WHAT IS ASKED =
Give again, word for word, each line from the top of the listing through the line that holds "ring_inner_r = flap_r - 0.9".

AVAILABLE DATA =
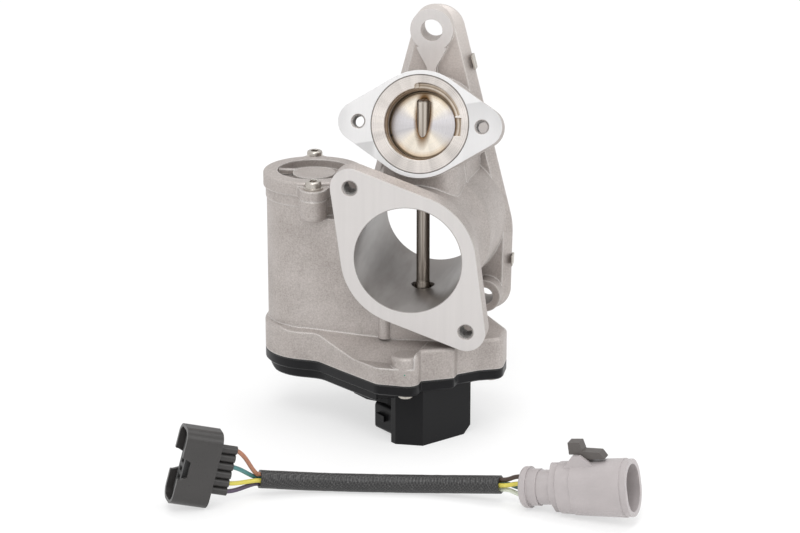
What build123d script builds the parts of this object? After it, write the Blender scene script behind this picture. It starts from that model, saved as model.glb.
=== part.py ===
# Electric exhaust gas recirculation valve with its adapter lead, in millimetres.
# Origin: the air duct's axis on the front flange face. +X right, +Y along the duct, +Z up.
import math
import os

from build123d import *

# air duct
duct_bore = 50.0
duct_length = 81.0
duct_neck_r = 28.0
duct_crest_r = 31.5
duct_crest_y = 45.0
duct_rear_r = 34.0

# front flange of the duct, a rhombus with two threaded ears
flange_thick = 12.0
flange_hub_r = 31.5
flange_ear_r = 9.2
flange_ear_x = 27.0
flange_ear_z = 33.0
thread_m8_r = 3.4
thread_chamfer = 0.45

# rear plate with its lifting eye and two lower bosses
plate_thick = 8.0
plate_top_x = 0.7
plate_top_z = 90.2
plate_top_r = 12.3
plate_belly_z = -8.0
plate_belly_r = 37.0
plate_foot_x = 25.5
plate_foot_z = -37.0
plate_foot_r = 11.0
plate_edge_slope = 3.4
plate_edge_depth = 6.5
eye_x = -1.3
eye_z = 92.2
eye_boss_r = 10.25
eye_hole_r = 5.2
eye_boss_length = 12.0
foot_hole_x = 25.6
foot_hole_r = 4.3
foot_boss_r = 8.0
foot_boss_length = 16.0
eye_rib_width = 4.2
eye_funnel_width = 15.0
rear_gasket_thick = 1.0
gasket_inset = 0.8
tab_high_z = 75.5
tab_low_z = -22.0
tab_high_width = 7.0
tab_low_width = 5.0
tab_reach = 5.5
tab_sheet = 0.7

# shaft and flap
shaft_y = 40.5
shaft_r = 3.15
journal_r = 4.0
gear_seat_r = 3.0
shaft_top_z = 65.5
running_gap = 0.05
seat_gap = 0.02
flap_tilt = 18.0
flap_z = 53.4
flap_r = 15.1
flap_thick = 1.8
flap_open_angle = 75.0
ring_wide = 1.0
ring_outer_r = flap_r + 0.55
ring_inner_r = flap_r - 0.9

# upper port, tilted up by the flap's tilt
port_depth = 10.6
port_bore_r = flap_r + 0.7
port_hub_r = 25.0
port_ear_r = 9.5
port_ear_x = 29.0
port_flange_thick = 9.0
port_hole_r = 3.05
port_body_length = 46.0
seat_outer_r = 23.1
seat_length = 12.4
seat_recess_r = 16.8
seat_recess_depth = 5.0
notch_outer_r = 19.2
notch_depth = 3.5
passage_length = 36.0
outlet_y = 58.0
outlet_r = 10.0

# wall on the right between port, duct and rear plate, with its V rib
web_r = 17.5
web_high_z = 44.0
web_low_z = 12.0
v_rib_foot = (50.0, 23.0)
v_rib_tops = ((43.0, 38.0), (60.0, 35.0))

# gear case and the plane where its cover starts
case_seam_z = -57.0
case_roof_z = -42.0
case_roof = 3.0
case_wall = 3.0
case_rear_y = 68.5
ledge_left = (-52.0, 18.0)
ledge_right = (-8.0, 11.0)
slope_run = 15.0
slope_rim_z = -49.0
front_boss_z = -43.6
column_place = (-12.8, 11.5)
column_r = 3.2
screw_front = (0.0, -5.4)
screw_right = (35.0, 26.8)
screw_rear = (14.0, 61.0)
screw_mid = (-26.0, 64.0)
screw_left = (-70.0, 47.0)
screw_boss_r = 5.3
screw_m4_r = 2.0
screw_head_r = 3.8
screw_length = 14.0

# shaft guide, seal and bearing in the case roof
bearing_r = 8.0
bearing_wall = 1.5
bearing_low_z = -50.0
bearing_top_z = -45.1
seal_top_z = -43.0
bush_top_z = -27.5

# torsion spring round the bearing's boss
spring_r = 10.6
spring_wire_d = 0.8
spring_pitch = 1.0
spring_turns = 4.25
spring_low_z = -50.9
spring_leg = 6.0
spring_post_r = 1.2

# gear train: motor pinion, stepped intermediate gear and the flap's toothed sector
pinion_teeth = 12
wheel_teeth = 44
fine_module = 0.8
step_teeth = 12
sector_teeth = 48
coarse_module = 1.0
pressure_angle = 25.0
tooth_addendum = 0.9
tooth_dedendum = 1.15
tooth_play = 0.06
wheel_top_z = -47.0
wheel_thick = 3.5
sector_top_z = -51.5
sector_thick = 5.5
hub_low_z = -60.0
step_low_z = -57.3
pin_low_z = -63.5
pin_r = 2.0
fine_centre = fine_module * (pinion_teeth + wheel_teeth) / 2
coarse_centre = coarse_module * (step_teeth + sector_teeth) / 2
wheel_x = -coarse_centre
motor_x = wheel_x - fine_centre
contact_x = motor_x - 11.0

# motor tube, motor and end cap
tube_r = 22.5
tube_wall = 2.7
case_end_r = tube_r + 1.0
tube_top_z = 22.8
collar_r = tube_r + 0.45
collar_z = 17.5
can_gap = 0.3
can_length = 56.0
can_nose_r = 5.0
rotor_r = 1.6
cap_rim_r = tube_r + 1.5
cap_height = 6.7
cap_recess_r = tube_r - 5.2
cap_recess_depth = 4.0
cap_platform_r = 10.0
cap_ear_r = 6.3
cap_ear_height = 4.7
cap_screw_radius = tube_r + 4.0
cap_screw_angle = -78.5
cap_boss_length = 10.6
cap_spigot_length = 7.3
cap_bore_r = tube_r - tube_wall - 3.3
motor_web_x = -16.0
motor_web_y = 31.0
motor_web_r = 19.0
motor_web_top_z = 13.0
motor_screw_side = 12.0
motor_screw_r = 1.25
contact_side = 4.0
contact_thick = 0.8
contact_wide = 3.0

# gear cover and its connector
case_left_x = motor_x - case_end_r
gasket_thick = 0.8
cover_depth = 9.2
rim_depth = 4.6
pocket_inset = 2.2
slope_length = 9.0
screw_recess_r = screw_head_r + 0.9
cover_wall = 2.5
cover_floor = 2.3
socket_angle = 138.0
socket_corner = (7.5, -1.5)
socket_bottom_z = -90.0
socket_block_width = 28.5
socket_block_depth = 13.0
shroud_low_z = -88.5
shroud_high_z = -75.0
shroud_start = -6.0
shroud_width = 33.0
shroud_reach = 16.0
shroud_wall = 1.8
blade_width = 1.5
blade_thick = 0.8
ways = 6
blade_pitch = 4.4
frame_thick = 0.8
board_left = -12.0
board_width = 32.0
board_front_y = 22.0
board_depth = 28.0
board_thick = 1.2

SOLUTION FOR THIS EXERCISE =
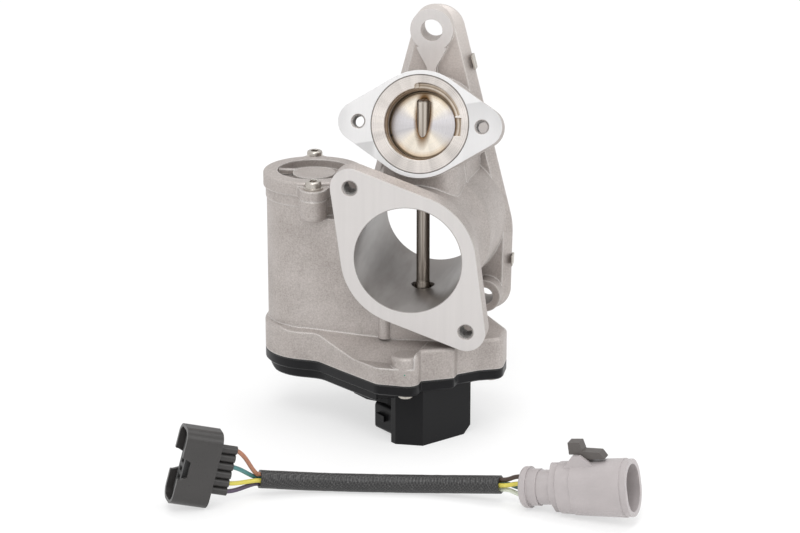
What build123d script builds the parts of this object? After it, write the Blender scene script behind this picture. It starts from that model, saved as model.glb.
=== part.py ===
# Electric exhaust gas recirculation valve with its adapter lead, in millimetres.
# Origin: the air duct's axis on the front flange face. +X right, +Y along the duct, +Z up.
import math
import os

from build123d import *

# air duct
duct_bore = 50.0
duct_length = 81.0
duct_neck_r = 28.0
duct_crest_r = 31.5
duct_crest_y = 45.0
duct_rear_r = 34.0

# front flange of the duct, a rhombus with two threaded ears
flange_thick = 12.0
flange_hub_r = 31.5
flange_ear_r = 9.2
flange_ear_x = 27.0
flange_ear_z = 33.0
thread_m8_r = 3.4
thread_chamfer = 0.45

# rear plate with its lifting eye and two lower bosses
plate_thick = 8.0
plate_top_x = 0.7
plate_top_z = 90.2
plate_top_r = 12.3
plate_belly_z = -8.0
plate_belly_r = 37.0
plate_foot_x = 25.5
plate_foot_z = -37.0
plate_foot_r = 11.0
plate_edge_slope = 3.4
plate_edge_depth = 6.5
eye_x = -1.3
eye_z = 92.2
eye_boss_r = 10.25
eye_hole_r = 5.2
eye_boss_length = 12.0
foot_hole_x = 25.6
foot_hole_r = 4.3
foot_boss_r = 8.0
foot_boss_length = 16.0
eye_rib_width = 4.2
eye_funnel_width = 15.0
rear_gasket_thick = 1.0
gasket_inset = 0.8
tab_high_z = 75.5
tab_low_z = -22.0
tab_high_width = 7.0
tab_low_width = 5.0
tab_reach = 5.5
tab_sheet = 0.7

# shaft and flap
shaft_y = 40.5
shaft_r = 3.15
journal_r = 4.0
gear_seat_r = 3.0
shaft_top_z = 65.5
running_gap = 0.05
seat_gap = 0.02
flap_tilt = 18.0
flap_z = 53.4
flap_r = 15.1
flap_thick = 1.8
flap_open_angle = 75.0
ring_wide = 1.0
ring_outer_r = flap_r + 0.55
ring_inner_r = flap_r - 0.9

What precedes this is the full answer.